By Jessica Jeffers
In my third year, I started looking in earnest for some good research ideas. But I didn’t know where to start. People kept saying things like “It will come” which was, to put it mildly, not very helpful. Here are seven concrete strategies to help you jumpstart the idea process. Disclaimer: this is based on my experience in my field (finance) – I definitely recommend asking older students in your field for tips. If they are giving you the good old “Oh, just keep thinking,” try showing them this list as a starting point, and see where they agree/disagree.
1. Start with the basics: keep an idea journal in which to write down ideas or questions as they come up (seminars, talking to a friend, browsing facebook). Choose something that you can access easily from different places/ at different times, since ideas can pop up unexpectedly. I like Microsoft OneNote which I keep on Dropbox. Other ideas: Evernote, a note-taker on your phone, a small moleskin. It helps to have different tabs to keep track of various topics as your ideas grow.
2. Pick a couple of top journals in your field. Read through abstracts of a) most cited articles and b) forthcoming articles and jot down the research questions. Then go back through and see if you identify broad patterns in the questions and highlight questions you find interesting. Keep these in mind as you read the news and talk to friends. Proving a top article wrong is also a possible path to an idea.
3. Spend a half hour to an hour every morning reading some news source(s) relevant to your field. For example, I read the New York Times’ DealBook, but you can also try blogs or RSS feeds of articles related to your research interests. Bookmark articles that are thought-provoking in a "Research Ideas" folder. Clip particularly interesting paragraphs or figures into your idea journal.
4. Set up coffee with 1-2 friends in your department to discuss ideas on a weekly basis. Before you meet up, pick a couple of ideas in your journal and try to write out an abstract for them. Why do people care? How is this a contribution? What is the coolest finding you could get?
5. Become a data hound (or model hound or lab experiment hound as applicable). By that I mean become an expert at what is out there. This can give you ideas directly, or later when an idea comes up you will know what is available for making that idea happen. For data, go through WRDS, data.gov, and the library website (you'd be surprised what they have!). Ask older students. Apply for data often and early, especially if you’re in a field like health where data takes a long time to come through. Google anything you think or hope might exist. Keep notes and bookmark online resources in a special folder.

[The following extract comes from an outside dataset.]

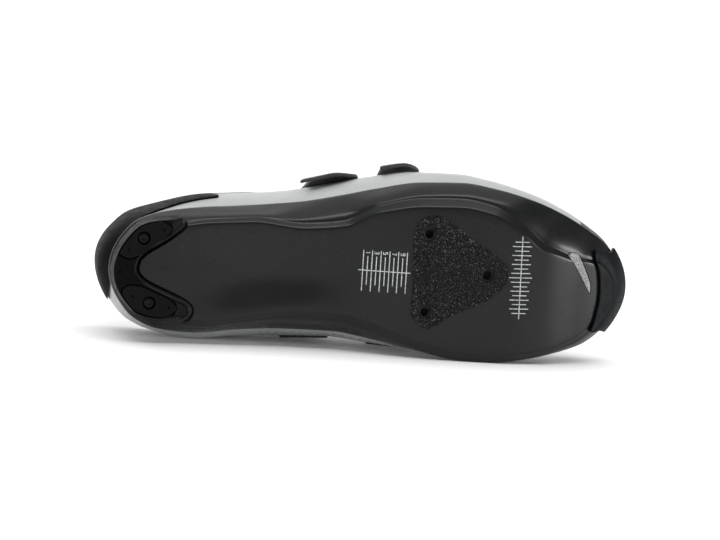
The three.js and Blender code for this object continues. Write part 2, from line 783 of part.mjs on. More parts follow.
// The loose foot bed in the bowl of the sole
function makeInsole() {
  return fanSolid((side, share) => {
    const bowl = bowlSection(side, share).slice(1).reverse();
    const spine = bowl[0];
    const edge = bowl[bowl.length - 1];
    const reach = Math.hypot(edge.x - spine.x, edge.y - spine.y);
    const inner = 1 - insoleMargin / reach;
    const low = bowl.map((point) => {
      const x = mix(spine.x, point.x, inner);
      const y = mix(spine.y, point.y, inner);
      return new THREE.Vector3(x, y, point.z + clearance);
    });
    const high = low.map((point, i) => {
      const thin = mix(insoleThickness, insoleEdge, i / (low.length - 1));
      return new THREE.Vector3(point.x, point.y, point.z + thin);
    });
    return [...low, ...high.reverse()];
  });
}

// What is cut out of the upper: the ankle opening and the throat
function makeOpening() {
  const line = smoothLine(collarLine.map(inSideView), false);
  const last = line[line.length - 1];
  const ankle = crossPrism(crossSection([...line, [last[0], farAbove], [line[0][0], farAbove]]));
  const half = smoothLine(
    throatLine.map((row) => new THREE.Vector2(shoeLength * row.at, throatWidth * row.half)),
    false,
  );
  const mirrored = half.slice(0, -1).map(([x, y]) => [x, -y]).reverse();
  const throat = prism(crossSection([...half, ...mirrored]), throatFloor, farAbove);
  return ankle.add(throat);
}

// The hollow upper
function makeUpper() {
  return largest(upperLayer(0, upperWall).subtract(makeOpening()));
}

// The counter around the outside of the heel
function makeCounter() {
  const half = (rows, from, to) => {
    const line = smoothLine(rows.map(inSideView), false);
    const rear = -shoeLength;
    const region = crossSection([...line, [rear, line[line.length - 1][1]], [rear, line[0][1]]]);
    return crossPrism(region, from, to);
  };
  const layer = upperLayer(-clearance - counterThickness, counterThickness);
  const lateralHalf = half(lateralCounterLine, -ballWidth, 0);
  return largest(layer.intersect(lateralHalf.add(half(medialCounterLine, 0, ballWidth))));
}

// The tongue under the throat
function makeTongue() {
  const rearX = tongue.rear * shoeLength;
  const frontX = tongue.front * shoeLength;
  const rearHalf = throatWidth * tongue.rearHalf;
  const frontHalf = throatWidth * tongue.frontHalf;
  const corner = tongue.corner;
  const region = crossSection([
    [rearX, -rearHalf + corner],
    [rearX + corner, -rearHalf],
    [frontX - corner, -frontHalf],
    [frontX, -frontHalf + corner],
    [frontX, frontHalf - corner],
    [frontX - corner, frontHalf],
    [rearX + corner, rearHalf],
    [rearX, rearHalf - corner],
  ]);
  const layer = upperLayer(upperWall + clearance, tongueThickness);
  return largest(layer.intersect(prism(region, throatFloor, farAbove)));
}

// One strap over the throat, with a free end that stands off the lateral wall
function makeStrap(strap) {
  const wide = ballWidth;
  const region = crossSection([
    [shoeLength * strap.lateralRear, -wide],
    [shoeLength * strap.lateralFront, -wide],
    [shoeLength * strap.medialFront, wide],
    [shoeLength * strap.medialRear, wide],
  ]);
  const rear = shoeLength * strap.lateralRear;
  const front = shoeLength * strap.lateralFront;
  const endShape = crossSection([
    ...strapTip.map((row) => [mix(rear, front, row.along), strap.lateralEnd + row.rise]),
    [front, farAbove],
    [rear + strap.tipLean, farAbove],
    [rear + strap.tipLean, strap.lateralEnd + tipLeanRise],
  ]);
  const medialShape = crossSection([
    [0, strap.medialEnd],
    [shoeLength, strap.medialEnd],
    [shoeLength, farAbove],
    [0, farAbove],
  ]);
  const outer = -clearance - strapThickness;
  const around = upperLayer(outer, strapThickness, strap.flare);
  const layer = around.intersect(prism(region, farBelow, farAbove));
  const lateralHalf = crossPrism(endShape, -ballWidth, 0);
  const medialHalf = crossPrism(medialShape, 0, ballWidth);
  return largest(layer.intersect(lateralHalf.add(medialHalf)));
}

// The biggest body of a solid
function largest(solid) {
  const bodies = solid.decompose();
  return bodies.reduce((best, body) => (body.volume() > best.volume() ? body : best));
}

const pieces = {
  sole_plate: { solid: makeSole(), color: 0x2b2c2f, roughness: 0.35 },
  heel_block: { solid: makeHeelBlock(), color: 0x17181a, roughness: 0.7 },
  heel_tread_lateral: { solid: makeTread(lateralTread, screwPlaces[0]), color: 0x202124, roughness: 0.8 },
  heel_tread_medial: { solid: makeTread(medialTread, screwPlaces[1]), color: 0x212225, roughness: 0.8 },
  tread_screw_lateral: { solid: makeScrew(screwPlaces[0]), color: 0x3c3e42, roughness: 0.4 },
  tread_screw_medial: { solid: makeScrew(screwPlaces[1]), color: 0x3d3f43, roughness: 0.4 },
  toe_bumper: { solid: makeBumper(), color: 0x18191b, roughness: 0.75 },
  cleat_pad: { solid: makePad(), color: 0x1d1e20, roughness: 0.95 },
  cleat_nut_front: { solid: makeInsert(bolts.front), color: 0x6b6e73, roughness: 0.35 },
  cleat_nut_lateral: { solid: makeInsert(bolts.lateral), color: 0x6c6f74, roughness: 0.35 },
  cleat_nut_medial: { solid: makeInsert(bolts.medial), color: 0x6d7075, roughness: 0.35 },
  toe_vent_mesh: { solid: makeVentMesh(), color: 0x9a9c9f, roughness: 0.8 },
  insole: { solid: makeInsole().simplify(hiddenTolerance), color: 0x2e3034, roughness: 0.95 },
  upper: { solid: makeUpper(), color: 0x1b1c1f, roughness: 0.4 },
  heel_counter: { solid: makeCounter(), color: 0x101113, roughness: 0.85 },
  tongue: { solid: makeTongue(), color: 0x222326, roughness: 0.9 },
};
straps.forEach((strap, i) => {
  pieces[strap.name] = { solid: makeStrap(strap), color: 0x141517 + i, roughness: 0.6 };
});

// A three.js geometry with flat faces from a solid
function geometryFrom(solid) {
  const mesh = solid.getMesh();
  const geometry = new THREE.BufferGeometry();
  const positions = [];
  for (const vertex of mesh.triVerts) {
    const start = vertex * mesh.numProp;
    positions.push(...mesh.vertProperties.slice(start, start + 3));
  }
  geometry.setAttribute("position", new THREE.Float32BufferAttribute(positions, 3));
  return geometry;
}

// Volume-weighted middle of all pieces
function centreOfMass(geometries) {
  const sum = new THREE.Vector3();
  let total = 0;
  const corners = [new THREE.Vector3(), new THREE.Vector3(), new THREE.Vector3()];
  for (const geometry of geometries) {
    const position = geometry.getAttribute("position");
    for (let i = 0; i < position.count; i += 3) {
      corners.forEach((corner, k) => corner.fromBufferAttribute(position, i + k));
      const [a, b, c] = corners;
      const volume = a.dot(new THREE.Vector3().crossVectors(b, c)) / 6;
      const middle = a.clone().add(b).add(c).divideScalar(4);
      sum.addScaledVector(middle, volume);
      total += volume;
    }
  }
  return sum.divideScalar(total);
}

// The face of the hull that the shoe comes to rest on when it is laid on its medial side: the one
// nearest to the centre of mass
function restingNormal(geometries, middle) {
  const points = [];
  for (const geometry of geometries) {
    const position = geometry.getAttribute("position");
    for (let i = 0; i < position.count; i += 1) {
      points.push(new THREE.Vector3().fromBufferAttribute(position, i));
    }
  }
  const hull = new ConvexHull().setFromPoints(points);
  const medialFaces = hull.faces.filter((face) => face.normal.y > restingShare);
  const reach = (face) => -face.distanceToPoint(middle);
  return medialFaces.reduce((best, face) => (reach(face) < reach(best) ? face : best)).normal.clone();
}

// Turns the resting face down and the toe towards +X
function layingDown(normal) {
  const up = normal.clone().negate();
  const toe = new THREE.Vector3(1, 0, 0);
  toe.addScaledVector(up, -toe.dot(up)).normalize();
  const left = new THREE.Vector3().crossVectors(up, toe);
  return new THREE.Matrix4().makeBasis(toe, left, up).invert();
}

const geometries = Object.fromEntries(
  Object.entries(pieces).map(([name, piece]) => {
    return [name, geometryFrom(piece.solid.simplify(facetTolerance))];
  }),
);
const all = Object.values(geometries);
const laid = layingDown(restingNormal(all, centreOfMass(all)));
const box = new THREE.Box3();
for (const geometry of all) {
  geometry.applyMatrix4(laid);
  geometry.computeBoundingBox();
  box.union(geometry.boundingBox);
}
const centre = box.getCenter(new THREE.Vector3());

const group = new THREE.Group();
group.name = "cycling_shoe";
for (const [name, piece] of Object.entries(pieces)) {
  const geometry = geometries[name];
  geometry.translate(-centre.x, -centre.y, -box.min.z);
  geometry.computeVertexNormals();
  const material = new THREE.MeshStandardMaterial({
    name,
    color: piece.color,
    roughness: piece.roughness,
  });
  const mesh = new THREE.Mesh(geometry, material);
  mesh.name = name;
  group.add(mesh);
}

export default group;
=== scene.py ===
import json
import math

import bmesh
import bpy
import numpy as np
from mathutils import Matrix, Vector
from mathutils.bvhtree import BVHTree


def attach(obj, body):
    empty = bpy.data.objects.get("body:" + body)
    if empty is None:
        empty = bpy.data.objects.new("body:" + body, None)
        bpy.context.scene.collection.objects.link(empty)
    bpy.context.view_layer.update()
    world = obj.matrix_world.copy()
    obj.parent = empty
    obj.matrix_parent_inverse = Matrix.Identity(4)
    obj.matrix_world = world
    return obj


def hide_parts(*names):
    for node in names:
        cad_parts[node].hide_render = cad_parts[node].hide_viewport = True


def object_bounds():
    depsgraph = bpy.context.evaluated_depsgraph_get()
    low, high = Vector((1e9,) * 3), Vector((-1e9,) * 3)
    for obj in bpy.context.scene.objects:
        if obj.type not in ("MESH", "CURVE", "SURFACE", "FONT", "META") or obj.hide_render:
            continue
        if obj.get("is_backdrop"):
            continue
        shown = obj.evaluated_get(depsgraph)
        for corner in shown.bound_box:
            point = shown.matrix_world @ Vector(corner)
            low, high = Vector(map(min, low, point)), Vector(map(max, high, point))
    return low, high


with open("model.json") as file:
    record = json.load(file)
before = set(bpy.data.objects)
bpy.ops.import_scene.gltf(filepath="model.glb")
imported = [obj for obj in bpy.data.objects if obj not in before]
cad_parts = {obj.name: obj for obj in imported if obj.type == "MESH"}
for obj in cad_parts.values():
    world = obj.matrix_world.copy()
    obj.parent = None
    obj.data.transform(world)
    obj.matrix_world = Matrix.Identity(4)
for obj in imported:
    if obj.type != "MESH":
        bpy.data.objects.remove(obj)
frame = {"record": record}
cad_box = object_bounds()

# Driving dimensions in millimetres
SHOE_LENGTH = 275
BALL_WIDTH = 91
INSTEP_HEIGHT = 104
COLLAR_HEIGHT = 70
HEEL_OVERHANG = 6
HEEL_STACK = 6
ARCH_RISE = 9.5
TOE_SPRING = 22
SIDE_RISE = 14
SIDE_BULGE = 7

# Thicknesses, seats and clearances in millimetres
CLEARANCE = 0.3
PLATE_THICKNESS = 5
LIP_THICKNESS = 2.2
LIP_WIDTH = 5
LIP_INSET = 1.4
UPPER_WALL = 2
THROAT_WIDTH = 26
INSOLE_THICKNESS = 3
TONGUE_THICKNESS = 3
COUNTER_THICKNESS = 1
STRAP_THICKNESS = 1.6
BUMPER_THICKNESS = 1.6
PAD_THICKNESS = 0.8
TREAD_PROUD = 1
TREAD_MARGIN = 0.8
BLOCK_INSET = 10
BLOCK_TOP_SHARE = 0.45
BLOCK_OVERLAP = 1
GROOVE_WIDTH = 2.6
GROOVE_DEPTH = 1.6
GROOVE_MARGIN = 4
POCKET_DEPTH = 1.5
SOLE_LENGTH = SHOE_LENGTH - HEEL_OVERHANG - BUMPER_THICKNESS

# Bolts, inserts and screws in millimetres
BOLT_BASE = 39.5
BOLT_HEIGHT = 31
BOLT_MIDDLE = -5
REAR_BOLT_AT = 0.5923
INSERT_BORE = 4.2
INSERT_DIAMETER = 6.2
INSERT_HEIGHT = 4
SCREW_HEAD_DIAMETER = 6
SCREW_HEAD_HEIGHT = 1.4
SOCKET_DIAMETER = 2.6
SOCKET_DEPTH = 0.8
VENT_RECESS = 0.3
VENT_THICKNESS = 1

MEDIAL = 1
LATERAL = -1
SIDES = (MEDIAL, LATERAL)
SIDE_NAMES = {MEDIAL: "medial", LATERAL: "lateral"}
HEEL_CUP_DEPTH = 34
TOE_BOX_DEPTH = 30
STATIONS = 150
ARCH_STEPS = 26


def table(names, rows):
    """A table as one list for each named column."""
    return {name: [row[i] for row in rows] for i, name in enumerate(names.split())}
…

6. Think about your ideal experiment or setting and find out if it exists! For example, if your ideal setting is a lottery in school assignments or a change in medical billing practices, start by googling “lottery in school assignment” or “laws on medical billing practices.” You may not directly find what you are looking for, but in the process still learn interesting facts or necessary jargon. Policies, laws, and experiments are particularly good candidates for this. You can try looking for specific states, but also don’t be afraid to look outside of the U.S.
7. If you come up with an idea you think is interesting and aren't sure if it's feasible, give yourself 1-2 weeks to work on a mini-proposal for the topic. Compile potential data sources, analyses, and background information and write up a few page summary. Then go talk to a professor about it! Even if this doesn't lead to your dissertation topic, it can be useful to quickly determine how worthwhile a topic is, and in doing your background research you might happen upon another interesting question. Doing this “up front” work now will also save you a lot of time later if you discover that many people have already written about this topic, or it really isn't as promising as you once realized.